Begin with the line that contains "const plateHeight = UNDER_PLATE.top" and continue down through the line that contains "obj.parent = empty"; reproduce those lines exactly and only those.

Raw data:
---*---
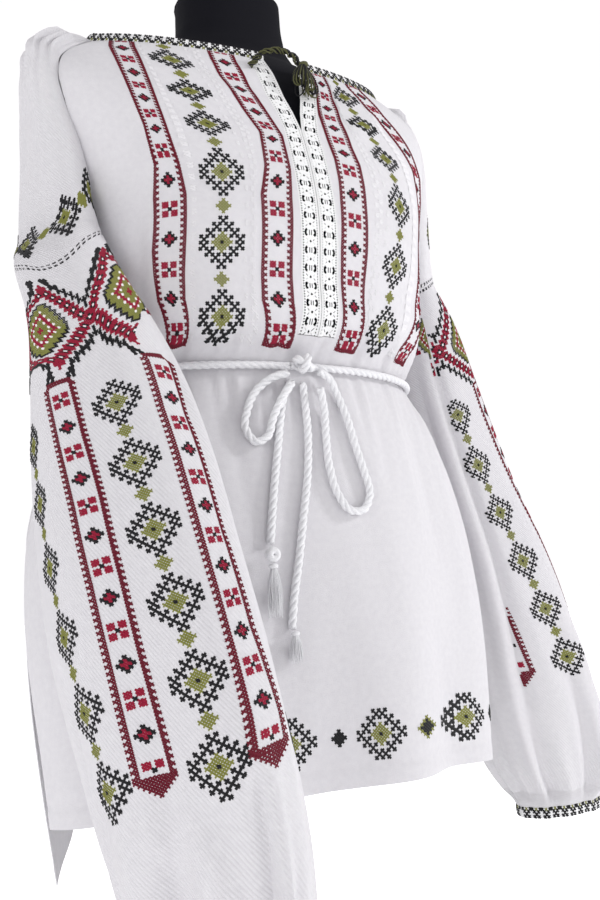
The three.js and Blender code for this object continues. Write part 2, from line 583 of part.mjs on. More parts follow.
const knot = addMesh('bow_knot', new THREE.SphereGeometry(1, KNOT.sides, KNOT.sides / 2), cord);
knot.scale.set(KNOT.wide, KNOT.deep, KNOT.high);
knot.position.set(KNOT.x, knotY, KNOT.z);

// A turned piece from rows of distance up and radius.
const turned = (profile, sides) => {
  const geometry = new THREE.LatheGeometry(profile.map(([up, radius]) => new THREE.Vector2(radius, up)), sides);
  return geometry.rotateX(Math.PI / 2);
};
function addTassel(name, profile, place) {
  const high = last(profile)[0];
  const levels = profile.map(([up]) => frontFace(place.x, place.top - high + up));
  const widest = Math.max(...profile.map(([, radius]) => radius));
  const tassel = addMesh(name, turned(profile, TASSEL_SIDES), cord);
  tassel.position.set(place.x, Math.min(...levels) - widest - place.lift, place.top - high);
}
addTassel('bow_tassel_right', TASSEL_PROFILE, TASSEL_RIGHT);
addTassel('bow_tassel_left', FRINGE_PROFILE, FRINGE_LEFT);

const thread = new THREE.MeshStandardMaterial({ color: 0x4a4d2c, roughness: 0.7 });
const bridgePoints = TIE_BRIDGE.map(({ x, y, z }) => vec(x, y, z));
addMesh('neck_tie', cordGeometry(bridgePoints, TIE_RADIUS, TIE_SIDES, TIE_STEPS), thread);
const tieTassel = addMesh('neck_tie_tassel', turned(TIE_TASSEL_PROFILE, TIE_TASSEL.sides), thread);
tieTassel.position.set(TIE_TASSEL.x, TIE_TASSEL.y, TIE_TASSEL.top - last(TIE_TASSEL_PROFILE)[0]);

// ======== dress form ========
function formGeometry() {
  const vertices = [];
  FORM_LEVELS.forEach(({ z, half, front, back }) => {
    for (let i = 0; i < FORM_SEGMENTS; i += 1) {
      const angle = (2 * Math.PI * i) / FORM_SEGMENTS;
      const [x, y] = ovalPoint(half, Math.cos(angle) > 0 ? front : back, FORM_SQUARE, angle);
      vertices.push(x, -y, z);
    }
  });
  const bottom = vertices.length / 3;
  vertices.push(0, 0, FORM_LEVELS[0].z, 0, 0, last(FORM_LEVELS).z);
  const faces = [];
  const rings = FORM_LEVELS.length;
  for (let r = 0; r < rings; r += 1) {
    for (let i = 0; i < FORM_SEGMENTS; i += 1) {
      const j = (i + 1) % FORM_SEGMENTS;
      const [a, b] = [r * FORM_SEGMENTS + i, r * FORM_SEGMENTS + j];
      if (r === 0) faces.push(b, a, bottom);
      if (r === rings - 1) faces.push(a, b, bottom + 1);
      if (r < rings - 1) faces.push(a, b, b + FORM_SEGMENTS, a, b + FORM_SEGMENTS, a + FORM_SEGMENTS);
    }
  }
  const geometry = new THREE.BufferGeometry();
  geometry.setAttribute('position', new THREE.Float32BufferAttribute(vertices, 3));
  geometry.setIndex(faces);
  return geometry;
}
const jersey = new THREE.MeshStandardMaterial({ color: 0x17171c, roughness: 0.95 });
const steel = new THREE.MeshStandardMaterial({ color: 0x1c1c1e, roughness: 0.45, metalness: 0.6 });
addMesh('form_body', formGeometry(), jersey);
const neckCap = turned(NECK_CAP.profile.map(([radius, up]) => [up, radius]), ROUND_SIDES);
addMesh('form_neck_cap', neckCap, jersey).position.y = NECK_CAP.y;

const plateHeight = UNDER_PLATE.top - UNDER_PLATE.bottom;
const plateRound = new THREE.CylinderGeometry(UNDER_PLATE.radius, UNDER_PLATE.radius, plateHeight, ROUND_SIDES);
const plate = addMesh('form_under_plate', plateRound.rotateX(Math.PI / 2), steel);
plate.position.z = UNDER_PLATE.bottom + plateHeight / 2;
const poleHeight = POLE.top - POLE.bottom;
const poleRound = new THREE.CylinderGeometry(POLE.radius, POLE.radius, poleHeight, ROUND_SIDES);
const pole = addMesh('form_pole', poleRound.rotateX(Math.PI / 2), steel);
pole.position.z = POLE.bottom + poleHeight / 2;
addMesh('form_base', turned(BASE_PROFILE.map(([radius, up]) => [up, radius]), ROUND_SIDES), steel);

export default blouse;
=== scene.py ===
# %% [markdown]
# # A Romanian blouse on a dress form
# The blouse is a white cotton shirt with wide sleeves that are gathered into narrow cuffs. Its front and
# sleeves are worked in counted cross stitch, two strips of lace run down from the neck slit, and a twisted
# cord ties it at the waist. A limbless form carries it. This lesson lays thin cloth over the shapes that the
# frame gives, works the stitches one by one from small charts, and twists the cords from strands.

# %% The frame
import math
import bpy
import numpy as np
from mathutils import Matrix, Vector


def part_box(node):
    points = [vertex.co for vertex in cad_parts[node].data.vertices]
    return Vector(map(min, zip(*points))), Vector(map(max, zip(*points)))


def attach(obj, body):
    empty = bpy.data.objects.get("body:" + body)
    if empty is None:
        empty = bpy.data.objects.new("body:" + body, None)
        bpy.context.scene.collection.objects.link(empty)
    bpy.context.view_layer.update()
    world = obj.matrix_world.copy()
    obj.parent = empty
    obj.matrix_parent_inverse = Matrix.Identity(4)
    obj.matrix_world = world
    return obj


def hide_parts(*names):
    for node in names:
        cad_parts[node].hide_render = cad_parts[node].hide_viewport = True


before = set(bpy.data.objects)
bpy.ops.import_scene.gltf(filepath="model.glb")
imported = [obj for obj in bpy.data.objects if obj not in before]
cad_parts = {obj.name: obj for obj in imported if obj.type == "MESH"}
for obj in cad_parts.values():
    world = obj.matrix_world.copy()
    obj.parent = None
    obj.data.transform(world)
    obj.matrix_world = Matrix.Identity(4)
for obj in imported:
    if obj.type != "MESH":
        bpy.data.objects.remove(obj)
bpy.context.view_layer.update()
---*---
Exercise answer:
const plateHeight = UNDER_PLATE.top - UNDER_PLATE.bottom;
const plateRound = new THREE.CylinderGeometry(UNDER_PLATE.radius, UNDER_PLATE.radius, plateHeight, ROUND_SIDES);
const plate = addMesh('form_under_plate', plateRound.rotateX(Math.PI / 2), steel);
plate.position.z = UNDER_PLATE.bottom + plateHeight / 2;
const poleHeight = POLE.top - POLE.bottom;
const poleRound = new THREE.CylinderGeometry(POLE.radius, POLE.radius, poleHeight, ROUND_SIDES);
const pole = addMesh('form_pole', poleRound.rotateX(Math.PI / 2), steel);
pole.position.z = POLE.bottom + poleHeight / 2;
addMesh('form_base', turned(BASE_PROFILE.map(([radius, up]) => [up, radius]), ROUND_SIDES), steel);

export default blouse;
=== scene.py ===
# %% [markdown]
# # A Romanian blouse on a dress form
# The blouse is a white cotton shirt with wide sleeves that are gathered into narrow cuffs. Its front and
# sleeves are worked in counted cross stitch, two strips of lace run down from the neck slit, and a twisted
# cord ties it at the waist. A limbless form carries it. This lesson lays thin cloth over the shapes that the
# frame gives, works the stitches one by one from small charts, and twists the cords from strands.

# %% The frame
import math
import bpy
import numpy as np
from mathutils import Matrix, Vector


def part_box(node):
    points = [vertex.co for vertex in cad_parts[node].data.vertices]
    return Vector(map(min, zip(*points))), Vector(map(max, zip(*points)))


def attach(obj, body):
    empty = bpy.data.objects.get("body:" + body)
    if empty is None:
        empty = bpy.data.objects.new("body:" + body, None)
        bpy.context.scene.collection.objects.link(empty)
    bpy.context.view_layer.update()
    world = obj.matrix_world.copy()
    obj.parent = empty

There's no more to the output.